Derrick Favors, Al Jefferson and Paul Millsap: The Supersize Guys.
Prior to the 2011-12 season, coach Erik Spoelstra sat down with LeBron James and told the world's best basketball player that for the Miami Heat to overcome the shortcomings that held them back during Season 1 of their grand experiment, James needed to assume a role that was more power forward than small forward.
James accepted this premise, even if he wasn't enthusiastic about it at first. But once Shane Battier joined the fold and took on the responsibilities generally associated with a power forward's job description, James flourished. He played closer to the basket and expanded his game. Though the effects weren't instant, as the season went on, James became more comfortable and the seas parted for the Heat's offense. The floor opened up, and on the first night of summer, the Heat hoisted the Larry O'Brien trophy.
Two weeks after the NBA Finals, players, coaches, execs and scouts were touting the end of traditional positions in the NBA as the grand lesson of last season. For most, that meant that it was time to go small and spread the floor with shooters, irrespective of their size.
But wait a minute. Why does the end of traditional positions have to always mean "going smaller"? What if there's an equally reasonable argument that going the other way, leveraging size against stretch, is also a revolutionary idea?
We present to you the Utah Jazz, a team that has played three big men -- Al Jefferson, Paul Millsap and Derrick Favors -- together for 30 minutes over their past two games.
As a small-ball enthusiast, I've been somewhat skeptical of Jazz coach Ty Corbin's experiment, but the numbers show that it's working for Utah, at least on the offensive end of the floor. Granted, we're dealing with a small sample size, but during the 38 minutes Jefferson, Millsap and Favors have shared the floor with two perimeter players this season, the Jazz have outscored their opponents 95-79. The Utah Supersize lineup has posted an eye-popping offensive efficiency rating of 137.0 points per 100 possessions.

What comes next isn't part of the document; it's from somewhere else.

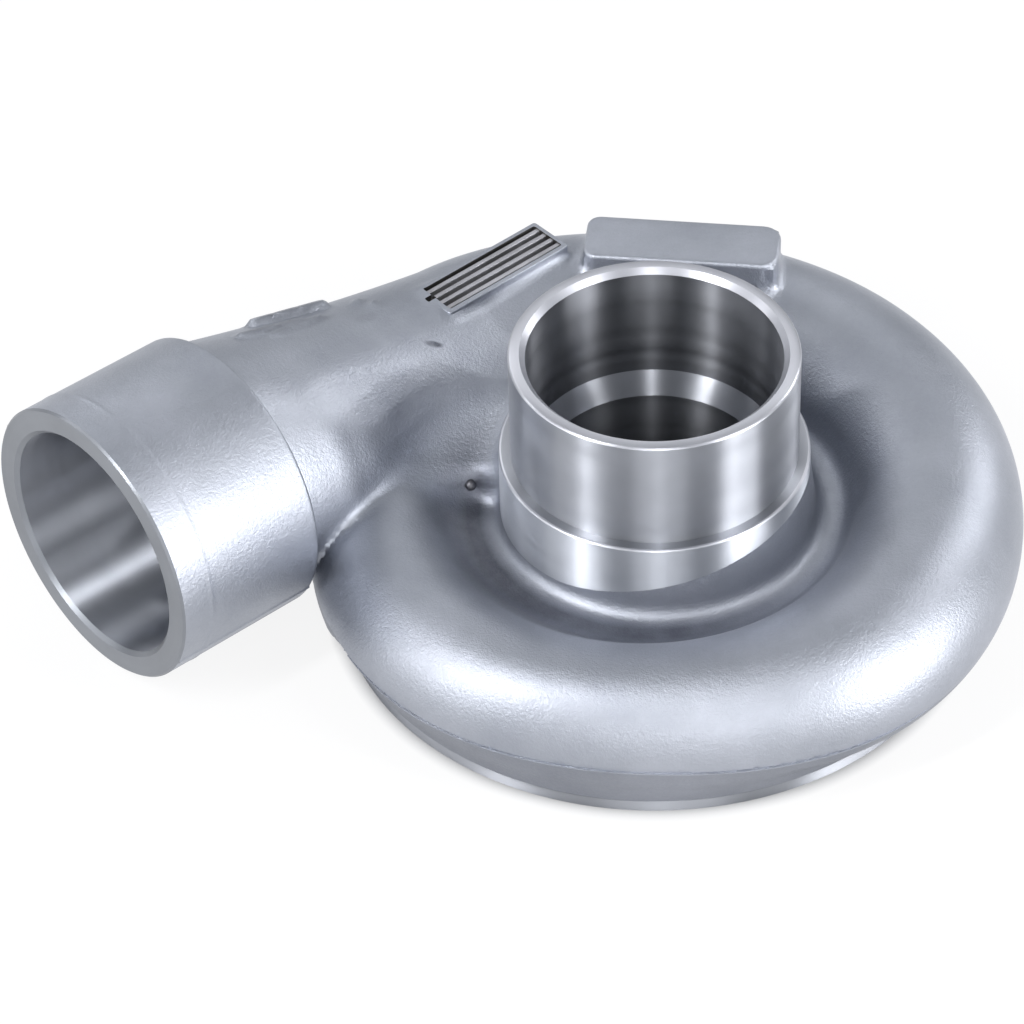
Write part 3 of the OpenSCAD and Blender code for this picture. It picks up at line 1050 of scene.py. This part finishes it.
# Tapped holes of the mounting side
for k in range(SCREW_COUNT):
    a = 2 * math.pi * (k + 0.5) / SCREW_COUNT
    combine(
        body,
        lathe(
            "screw_hole",
            [
                (0, -0.5),
                (SCREW_R + 0.4, -0.5),
                (SCREW_R, 0.4),
                (SCREW_R, SCREW_DEPTH),
                (0, SCREW_DEPTH + 1.4),
            ],
            [TURNED] * 4,
            steps=24,
            place=moved(SCREW_PITCH_R * math.cos(a), SCREW_PITCH_R * math.sin(a), 0),
        ),
        "DIFFERENCE",
    )


def finish_mesh(obj, angle=32):
    """Smooth shading, with sharp edges at corners and where cast meets turned metal.

    Points that the cuts left less than three micrometres apart are merged first.
    """
    mesh = obj.data
    work = bmesh.new()
    work.from_mesh(mesh)
    bmesh.ops.remove_doubles(work, verts=work.verts, dist=3e-6)
    bmesh.ops.dissolve_degenerate(work, edges=work.edges, dist=3e-6)
    work.to_mesh(mesh)
    work.free()
    mesh.polygons.foreach_set("use_smooth", np.ones(len(mesh.polygons), dtype=bool))
    mesh.set_sharp_from_angle(angle=math.radians(angle))
    loops = np.empty(len(mesh.loops), dtype=np.int32)
    mesh.loops.foreach_get("edge_index", loops)
    sizes = np.empty(len(mesh.polygons), dtype=np.int32)
    mesh.polygons.foreach_get("loop_total", sizes)
    slots = np.empty(len(mesh.polygons), dtype=np.int32)
    mesh.polygons.foreach_get("material_index", slots)
    slots = np.repeat(slots, sizes)
    low = np.full(len(mesh.edges), 99)
    high = np.full(len(mesh.edges), -1)
    np.minimum.at(low, loops, slots)
    np.maximum.at(high, loops, slots)
    sharp = mesh.attributes.get("sharp_edge")
    if sharp is None:
        sharp = mesh.attributes.new("sharp_edge", "BOOLEAN", "EDGE")
    marks = np.empty(len(mesh.edges), dtype=bool)
    sharp.data.foreach_get("value", marks)
    sharp.data.foreach_set("value", marks | (low != high))
    mesh.update()


finish_mesh(body)
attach(body, "root")
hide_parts("compressor_housing")

# Floor and backdrop
def pale_rays(nodes, links, share):
    """The share of white for the rays that see the background: camera, mirror and glass."""
    path = nodes.new("ShaderNodeLightPath")
    total = path.outputs["Is Camera Ray"]
    for name in ("Is Glossy Ray", "Is Transmission Ray"):
        total = most_of(nodes, links, total, path.outputs[name])
    scaled = nodes.new("ShaderNodeMath")
    scaled.operation = "MULTIPLY"
    scaled.inputs[1].default_value = share
    links.new(total, scaled.inputs[0])
    return scaled.outputs[0]


def stage_material():
    """White floor with a painted shadow: dark under the part, so that its bore stays dark."""
    material = bpy.data.materials.new("studio_white")
    material.use_nodes = True
    nodes, links = material.node_tree.nodes, material.node_tree.links
    nodes.clear()
    out = nodes.new("ShaderNodeOutputMaterial")
    mix = nodes.new("ShaderNodeMixShader")
    diffuse = nodes.new("ShaderNodeBsdfDiffuse")
    glow = nodes.new("ShaderNodeEmission")
    glow.inputs["Strength"].default_value = 1.0
    place = nodes.new("ShaderNodeTexCoord").outputs["Object"]
    reach = vector_math(nodes, links, "LENGTH", place, None)
    beyond = span(nodes, links, reach.outputs["Value"], 0.112, 0.120, 0.0, 1.0)
    # Painted shadow: the floor's colour is dark under the part's foot and white beyond it
    shade = spread(
        nodes, links, beyond, [(0.0, (0.12, 0.12, 0.12)), (1.0, (0.82, 0.82, 0.83))]
    )
    links.new(shade, diffuse.inputs["Color"])
    shown = times(nodes, links, pale_rays(nodes, links, 0.86), beyond)
    links.new(shown, mix.inputs[0])
    links.new(diffuse.outputs[0], mix.inputs[1])
    links.new(glow.outputs[0], mix.inputs[2])
    links.new(mix.outputs[0], out.inputs[0])
    return material


FLOOR_HALF = 4.0
floor_mesh = bpy.data.meshes.new("studio_floor")
floor_mesh.from_pydata(
    [(FLOOR_HALF * i, FLOOR_HALF * j, 0) for i, j in ((-1, -1), (1, -1), (1, 1), (-1, 1))],
    [],
    [(0, 1, 2, 3)],
)
floor_mesh.materials.append(stage_material())
floor = bpy.data.objects.new("studio_floor", floor_mesh)
bpy.context.scene.collection.objects.link(floor)

# World: plain soft grey light from all round
world = bpy.data.worlds.new("studio_world")
bpy.context.scene.world = world
world.use_nodes = True
sky = world.node_tree.nodes["Background"]
sky.inputs["Color"].default_value = (0.93, 0.96, 1.0, 1)
sky.inputs["Strength"].default_value = 0.45


def area_light(name, place, target, size, power):
    data = bpy.data.lights.new(name, "AREA")
    data.shape = "RECTANGLE"
    data.size, data.size_y = size
    data.energy = power
    light = bpy.data.objects.new(name, data)
    light.location = place
    aim = Vector(target) - Vector(place)
    light.rotation_euler = aim.to_track_quat("-Z", "Y").to_euler()
    bpy.context.scene.collection.objects.link(light)


AIM = (0, 0, 0.06)
# Lamps round the part: name, azimuth from the camera's side, elevation, distance, size, power
for name, azimuth_deg, elevation_deg, distance, lamp_size, power in (
    ("soft_left", -66, 14, 2.2, (1.80, 0.90), 11.0),
    ("soft_front", 4, 13, 2.2, (1.40, 0.80), 12.0),
    ("soft_right", 62, 8, 2.0, (1.00, 0.90), 28.0),
    ("lamp_left", -52, 42, 1.35, (0.09, 0.80), 10.0),
    ("lamp_right", 59, 36, 1.35, (0.09, 0.80), 4.5),
    ("lamp_front", 3, 45, 2.00, (0.10, 0.90), 6.0),
    ("edge_left", -103, 30, 1.40, (0.08, 0.60), 1.8),
    ("edge_right", 122, 30, 1.40, (0.08, 0.60), 4.5),
    ("back_left", -138, 32, 1.50, (0.70, 0.50), 2.2),
    ("lamp_back", 178, 42, 1.50, (1.00, 0.50), 1.8),
):
    a, e = math.radians(azimuth_deg), math.radians(elevation_deg)
    spot = (
        AIM[0] + distance * math.sin(a) * math.cos(e),
        AIM[1] - distance * math.cos(a) * math.cos(e),
        AIM[2] + distance * math.sin(e),
    )
    area_light(name, spot, AIM, lamp_size, power)

# Camera at the photograph's angle
camera_data = bpy.data.cameras.new("camera")
camera_data.sensor_width = 36.0
camera_data.lens = 147.66
camera_data.shift_x = -0.1392
camera = bpy.data.objects.new("camera", camera_data)
camera.location = (0.0, -1.1154, 1.0445)
camera.rotation_euler = (math.radians(47.86), 0.0, 0.0)
bpy.context.scene.collection.objects.link(camera)
bpy.context.scene.camera = camera

bpy.context.scene.view_settings.view_transform = "Standard"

What about the defense? Favors is lightning quick for a 6-foot-10 forward-center, but you could time Jefferson's speed with a calendar, and even though Millsap hustles on every play, he is not exactly fleet afoot.

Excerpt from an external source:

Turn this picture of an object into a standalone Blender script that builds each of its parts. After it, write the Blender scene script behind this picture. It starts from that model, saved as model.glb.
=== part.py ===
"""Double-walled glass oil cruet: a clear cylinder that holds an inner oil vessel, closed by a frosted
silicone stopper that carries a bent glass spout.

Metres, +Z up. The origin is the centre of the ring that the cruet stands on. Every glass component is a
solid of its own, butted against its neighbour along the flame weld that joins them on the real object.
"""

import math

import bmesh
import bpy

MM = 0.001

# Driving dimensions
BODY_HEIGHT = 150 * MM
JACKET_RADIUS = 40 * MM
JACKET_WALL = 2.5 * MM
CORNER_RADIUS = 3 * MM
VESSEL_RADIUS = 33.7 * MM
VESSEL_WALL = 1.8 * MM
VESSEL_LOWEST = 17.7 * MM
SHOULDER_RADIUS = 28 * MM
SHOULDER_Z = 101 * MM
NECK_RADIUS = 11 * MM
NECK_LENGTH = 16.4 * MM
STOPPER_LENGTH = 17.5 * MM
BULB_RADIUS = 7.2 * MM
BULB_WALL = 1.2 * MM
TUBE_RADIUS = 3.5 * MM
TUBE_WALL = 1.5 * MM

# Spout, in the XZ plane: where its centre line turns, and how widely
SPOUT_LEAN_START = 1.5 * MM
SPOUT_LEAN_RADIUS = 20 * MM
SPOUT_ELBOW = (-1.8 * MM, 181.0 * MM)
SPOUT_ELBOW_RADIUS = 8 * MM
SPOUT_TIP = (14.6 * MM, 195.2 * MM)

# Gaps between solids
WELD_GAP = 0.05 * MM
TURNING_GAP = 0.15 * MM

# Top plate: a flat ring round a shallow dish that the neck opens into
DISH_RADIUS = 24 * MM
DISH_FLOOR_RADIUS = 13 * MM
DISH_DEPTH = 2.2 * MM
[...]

The defense suffers. The Supersizers have recorded a defensive rating of 111.1 per 100 possessions, which would qualify them as far and away the least efficient defense in basketball (Cleveland currently ranks 30th with a 107.8 rating).
But let's get back to this prolific offense. How do the Jazz score at such an insane rate with three guys who have drained a combined nine 3-pointers this season?
Not surprisingly given their size, the Supersize unit is killing it on the glass. It's Putback City -- their offensive rebounding rate is 30.8 percent (the league average is 26.2). Here's a telling example from the Jazz's game on Wednesday night at Boston. Millsap is matched up at the 3 against Paul Pierce. Jefferson launches a 15-footer from the right side. Jefferson's shot caroms off the rim, but Millsap has sealed off Pierce on the weakside glass. There's a fight for the loose ball, but Millsap ultimately corrals it. He takes a single dribble and then scores his easiest bucket of the night.
The Supersizers are getting high-percentage looks close to the hoop, chalking up an effective field goal percentage of 63.5 percent. In that crazy three-overtime win over the Raptors on Monday night, the big three scored the first 17 Jazz points after regulation. To start the third and decisive overtime period, Millsap brutalized Dominic McGuire to set the tone. With the Toronto defense watching Al Jefferson on the left block (where else would he be?), Millsap muscled his way past McGuire, a small forward, and sealed him off with ease. A nice interior pass from Jefferson found Millsap for another easy 2. Small forwards can't contend with Millsap when he's loose on the baseline, and few teams can throw a third big on the floor without compromising their style or offensive firepower.
Put three big men on the floor, and defenses have to account for it. You can't contain that kind of size by surrendering the middle, especially against a post threat like Jefferson, a space-eater like Millsap and a giant like Favors who must be kept off the glass. But by tilting your defense low to cover these guys, there's space on the perimeter for the shooters -- and these lineups have capitalized on that. In the 38 Supersize minutes, the Jazz are shooting a blistering 8-for-11 from beyond the arc. During a crucial stretch in the fourth quarter against Boston, Randy Foye drilled two big 3-pointers on consecutive possessions to keep the Jazz within shouting distance -- the first assisted by Jefferson, who drew the entire Celtics defense when he flashed to the foul line, the second when Millsap kicked the ball out to Foye after collecting (yet another) offensive board.
This Jazz Supersize lineup isn't in defiance of the new position-less NBA -- it's a flip side of the trend.
To a great extent, this is simply Corbin's attempt to keep his three best players on the floor, and the Jazz happen to be the only team in the league whose three best players reside in the frontcourt.
Utah has historically been a team that's flouted convention in favor of unique systems and counterintuitive solutions. This exercise is the most unique and most counterintuitive scheme in the NBA this season. It's certainly big.